Wednesday, April 16, 2014

SCRIPTURE POWER

I don't want to forget Jacob and bedtime. For a long time he was scared to go to bed for fear of having a nightmare. One night his sister turned on the scriptures while she was watching him, and ever since he hasn't been scared. He has said things like: "I feel the spirit with the scriptures", and he has admonished his friends on the way to school "to also listen...they'll make you happy". He truly is excited too! He pulls his scriptures out all of the time, and while he is playing, he wants to listen. The other night morning he woke up and announced, "I finished The Book of Mormon last night. I stayed up until I heard our favorite scripture about coming to Christ and then it was over". I thought that he might lose interest when he had read/listened to the entire book, but he hasn't.

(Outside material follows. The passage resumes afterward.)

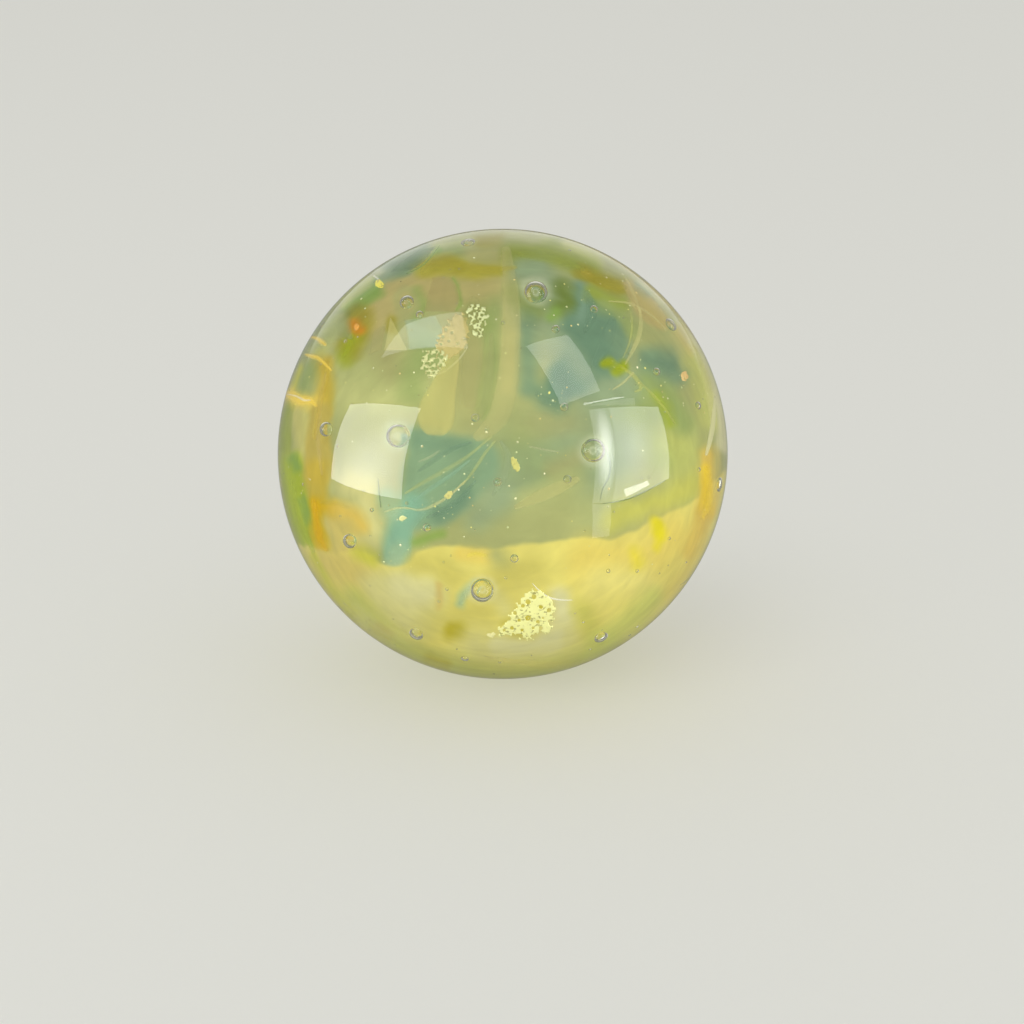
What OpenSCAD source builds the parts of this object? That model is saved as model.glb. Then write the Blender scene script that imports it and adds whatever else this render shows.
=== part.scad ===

The other night he was so thrilled when he was going to bed, he excitedly told Amber that "Nephi was going to make it to the promised land". The biggest thing for me is that I know God answers prayers. It might not be in our timing, but He does answer. Both my prayers and Jake's prayers have been answered with this experience. Jacob has had a lot of fears, and I have prayed for help in helping him overcome--this is a tender mercy in our lives. In Jacob's nightly prayers, he use to pray to not have bad dreams, he use to beg me to stay by his side, he use cry before bed... I simply do not want to forget the blessing of answered prayers.... And also that he wears his Davy Crocket hat to bed (so funny).